Step 6: Take the Shot

And then, finally, capture your nighttime long exposure image!

To prevent accidental camera shake, make sure you use shutter release (wireless or wired) or 2-second delay camera functionality to trigger the shutter. The camera will shoot the photo 2 seconds after you have pressed the shutter.

Step 7: Verify Captured Image

Make sure to check the final image for accurate focusing the proper exposure.

Step 8: Start Again from Step 3

Long Exposure Photography: In-Depth Guide 5
Long exposure photography at night

Long Exposure Photography in Daylight

Long exposure photography in daylight is similar to long exposure photography at night–except that you generally have too much light to work with, which makes it impossible to create long exposure images with a standard camera/lens combination.

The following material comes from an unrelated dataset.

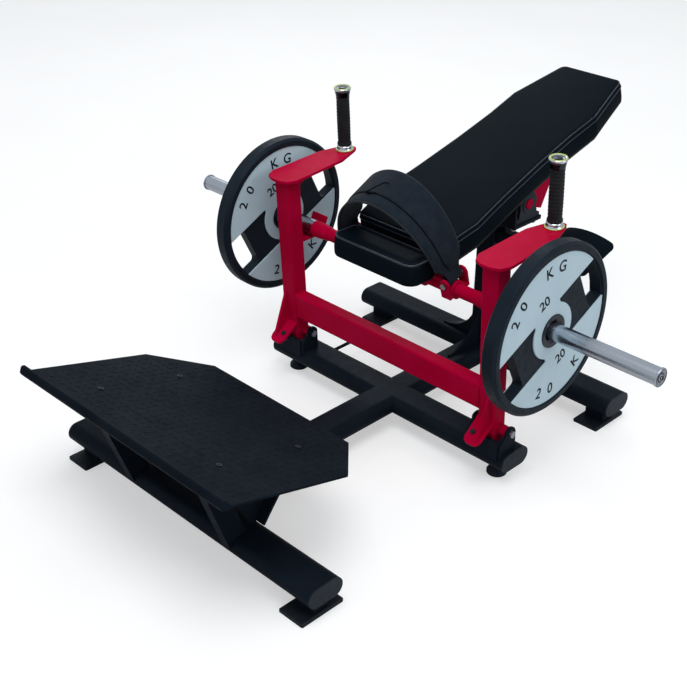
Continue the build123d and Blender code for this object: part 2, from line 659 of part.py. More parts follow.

That’s why daylight long exposure photographers carry neutral density filters, which darken the scene and allow you to use a long shutter speed without overexposing the image.

So if you’re shooting a long exposure in broad daylight, use the same instructions that I’ve given above. But after you fine-tune the exposure, mount the neutral density filter and compensate for the necessary exposure changes.

(Why don’t you mount the neutral density filter prior to this point? Because neutral density filters are dark, which means they can make it so you can’t see through your camera’s viewfinder.)

If you’re not sure how to change your exposure based on the neutral density filter, I recommend looking up an ND filter calculator or app, which will quickly and easily generate your adjusted camera settings.

Long Exposure Photography: In-Depth Guide 7
Using long exposure photography in daylight

Long Exposure Photography Without Tripod and ND Filters

I want to share with you a technique I use quite often. The technique allows me to achieve a long exposure effect without a tripod and without ND filters.

I take a series of shots, most often 10 or 12, of the same subject with approximately 1-second intervals between each shot. And later I merge a series of shots into one image in Photoshop.